I think you have something more specific in mind than I do. I think of a “preference over trajectories” as maximally broad. For example, I claim that a deontological preference to “not turn left at this moment” can be readily described as a “preference over trajectories”: the trajectories where I turn left at this moment are all tied for last place, the other trajectories are all tied for first place, in my preference ordering. Right?
A preference over trajectories is allowed to change over time, and doesn’t need to depend on the parts of the trajectory that lie in the distant future.
I think you have something more specific in mind than I do. I think of a “preference over trajectories” as maximally broad. For example, a deontological preference to “not turn left right now” can be readily described as a “preference over trajectories”: the trajectories where I turn left right now score −1, the other trajectories score +1. Right?
I would argue that the maximally broad preference is a preference over whichever kind of policy you might use (let’s call this a policy-utility). So for instance, if you might deploy neural networks, then a maximally broad preference is a preference over neural networks that can be deployed. This allows all sorts of nonsensical preferences, e.g. “the weight at position (198, 8, 2) in conv layer 57 should be as high as possible”.
In practice, we don’t care about the vast majority of preferences that can be specified as preferences over policies. Instead, we commonly seem to investigate the subclass of preferences that I would call consequentialist preferences, that is, preferences over what happens once you deploy the networks. Formally speaking, if u is a preference over policies (i.e. a function Π→R where Π is the set of policies), and d is the “deployment function” Π→T that maps a policy π to the trajectory d(π) that is obtained as a consequence of deploying the policy, then if u factors as u(π)=v(d(π)) for some trajectory value function v:T→R, then I would consider u to be consequentialist. The reason I’d use this term is because d tells you the consequences of the policy, and so it seems natural to call the preferences that factor through consequences “consequentialist”.

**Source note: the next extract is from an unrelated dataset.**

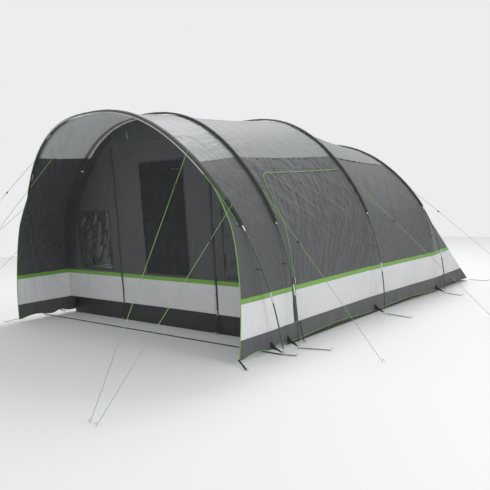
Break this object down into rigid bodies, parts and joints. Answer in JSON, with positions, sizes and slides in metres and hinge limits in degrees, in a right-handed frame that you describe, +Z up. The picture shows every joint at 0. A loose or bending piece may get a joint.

(I guess strictly speaking, one could argue that any policy-utility function is consequentialist by this definition, because one could just extract the deployed policy from the beginning of the trajectory; I don’t think this will work out in practice, because it involves self-reference; realistically, the AI’s world-models will probably not treat itself as being just another part of the universe, but instead in a somewhat separated way. Certainly this holds for e.g. Alex Turner’s MDP models that he has presented so far.)
A policy-preference along the lines of “the weight at position (198, 8, 2) in conv layer 57 should be as high as possible” is obviously silly; so does this mean the only useful utility functions are the consequentialist ones? I don’t think so; I intend on formalizing a broader class of utility functions, which allow counterfactuals and therefore cannot be expressed with trajectories only. (Unless one gets into weird self-reference situations. But I think practical training methods will tend to avoid that.)
I’m confused about “preference over policies”. I thought people usually describe an MDP agent as having a policy, not a preference over policies. Right?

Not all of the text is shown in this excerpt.